Act 4: Affirm Masculinity and Femininity
While Adam and Eve shared the same humanity, they also expressed dual natures — two ways of being human. These two natures — the masculine and the feminine — have value in and of themselves. As they combine in a mutually self-giving, one-flesh union, we learn more fully what it means to be human.
It is both their same humanity and their unique makeup that enable a man and a woman to come together and form one distinct human person. Each of them fills what is missing in the other. Through the continual and reciprocal act of mental, spiritual, and bodily self-giving, the man and woman represent the totality of created humanity, incorporating both the feminine and masculine components of our nature.
If it matters that Adam was a man and Eve was a woman, then Matthew Vines’ biblical argument misses the point entirely. Their maleness and femaleness are not merely figurative. Both their bodies and souls matter.
Act 5: Promote Sexual Wholeness
Christians do not have the luxury of remaining passive. The rising generation has been encouraged to decouple sexuality from gender and to pursue whatever kind of relationships give temporary satisfaction to their desires.

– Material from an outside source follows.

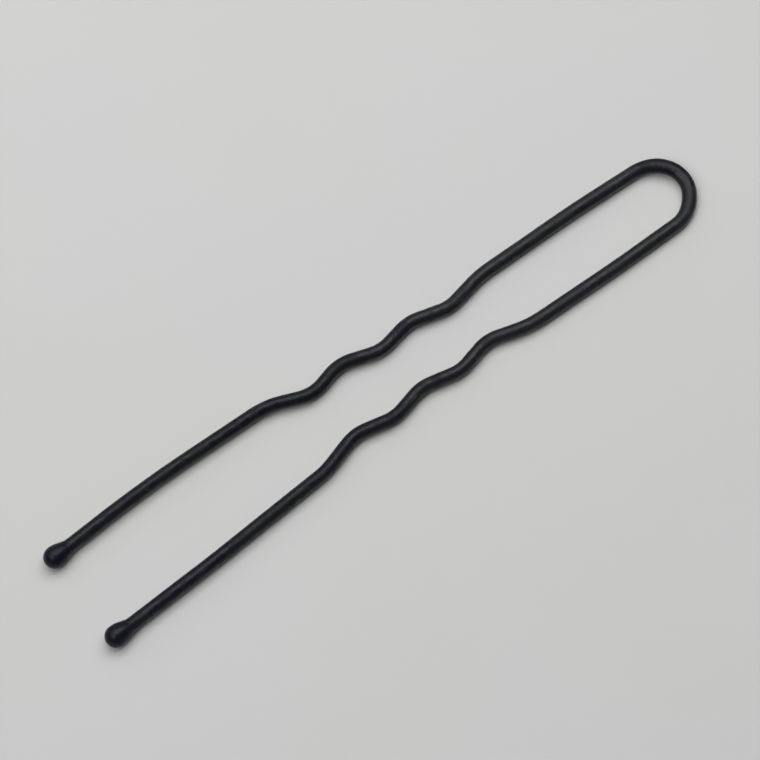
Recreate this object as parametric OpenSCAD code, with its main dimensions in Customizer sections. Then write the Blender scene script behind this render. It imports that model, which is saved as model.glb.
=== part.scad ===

From the culture’s viewpoint, Matthew Vines’ argument is conservative because he advocates monogamy, being committed to one person. But the biblical teaching on sexual ethics, which is based on God’s design for human flourishing, was established before the fall and continues to be God’s design. As Jesus confirmed, the creation account is the basis for our approach to marriage (Matthew 19:4-6). We should base our notions of right and wrong not on our fallen state, but on our original state — our initial condition, not our modern condition. The question is not “your” sexuality or “my” sexuality, but true sexuality as God intended it to be expressed.
As we will see in next month’s issue, it is possible to affirm the dignity of those wrestling with same-sex attraction without giving in to sexual brokenness or submitting to a cultural agenda that is at odds with biblical teaching. Acceptance of a new sexual ethic is not the path to healing and reconciliation; only salvation in Jesus Christ and the work of the Holy Spirit can accomplish that.